## Begin

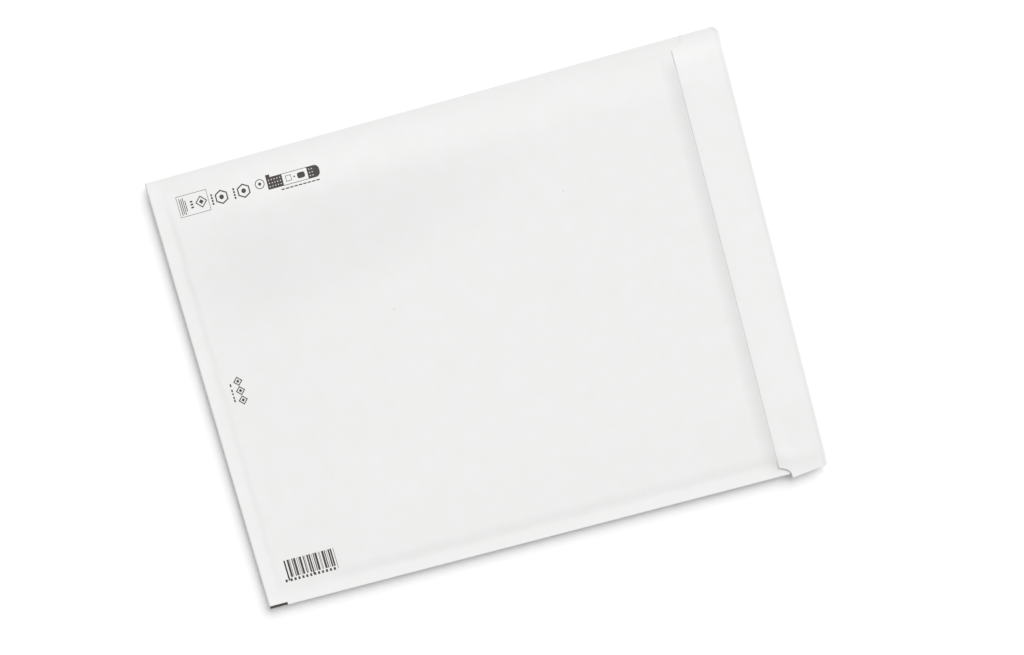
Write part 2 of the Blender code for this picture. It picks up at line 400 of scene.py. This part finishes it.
def bubble_film():
    """Blown polyethylene, two webs sealed round trapped air: clear, soft and slightly milky."""
    material, tree, shader = new_material("bubble_film")
    place = node(tree, "ShaderNodeTexCoord").outputs["Object"]
    crease = node(tree, "ShaderNodeTexNoise",
                  {"Scale": 1 / (6 * MM), "Detail": 5.0, "Roughness": 0.6}, {"Vector": place})
    rough = node(tree, "ShaderNodeMapRange", {"To Min": 0.18, "To Max": 0.36},
                 {"Value": crease.outputs["Fac"]})
    pucker = node(tree, "ShaderNodeBump", {"Strength": 0.3, "Distance": 0.3 * MM},
                  {"Height": crease.outputs["Fac"]})
    tree.links.new(rough.outputs["Result"], shader.inputs["Roughness"])
    tree.links.new(pucker.outputs["Normal"], shader.inputs["Normal"])
    shader.inputs["Base Color"].default_value = hex_colour("e3e9ec")
    shader.inputs["IOR"].default_value = 1.51
    shader.inputs["Alpha"].default_value = 0.75
    return material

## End

REQUEST
Once more, set down the full listing, verbatim.

FINAL ANSWER
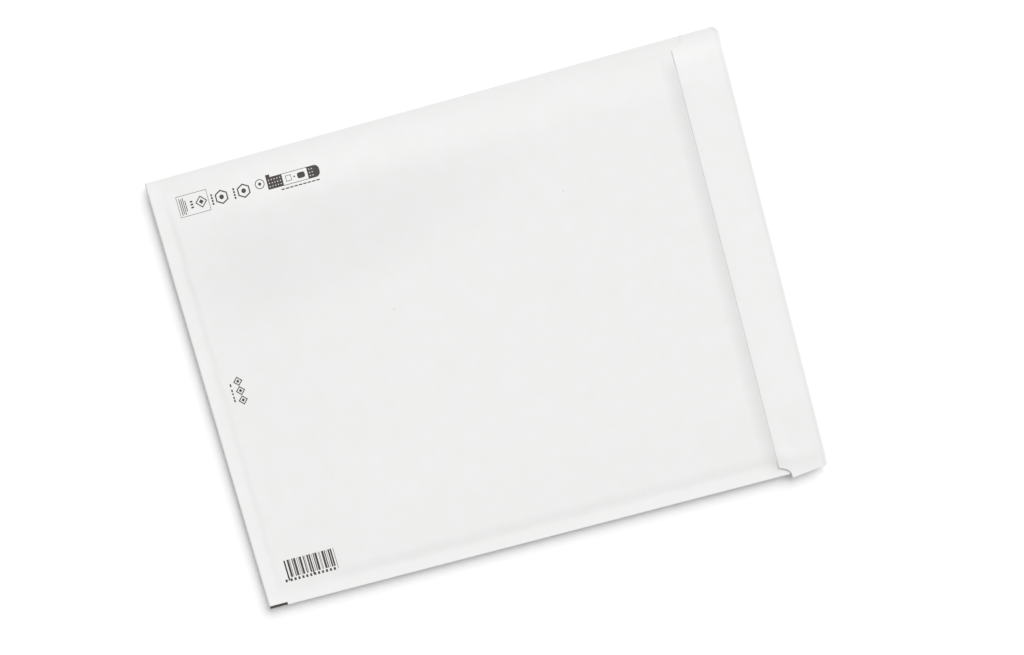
Write part 2 of the Blender code for this picture. It picks up at line 400 of scene.py. This part finishes it.
def bubble_film():
    """Blown polyethylene, two webs sealed round trapped air: clear, soft and slightly milky."""
    material, tree, shader = new_material("bubble_film")
    place = node(tree, "ShaderNodeTexCoord").outputs["Object"]
    crease = node(tree, "ShaderNodeTexNoise",
                  {"Scale": 1 / (6 * MM), "Detail": 5.0, "Roughness": 0.6}, {"Vector": place})
    rough = node(tree, "ShaderNodeMapRange", {"To Min": 0.18, "To Max": 0.36},
                 {"Value": crease.outputs["Fac"]})
    pucker = node(tree, "ShaderNodeBump", {"Strength": 0.3, "Distance": 0.3 * MM},
                  {"Height": crease.outputs["Fac"]})
    tree.links.new(rough.outputs["Result"], shader.inputs["Roughness"])
    tree.links.new(pucker.outputs["Normal"], shader.inputs["Normal"])
    shader.inputs["Base Color"].default_value = hex_colour("e3e9ec")
    shader.inputs["IOR"].default_value = 1.51
    shader.inputs["Alpha"].default_value = 0.75
    return material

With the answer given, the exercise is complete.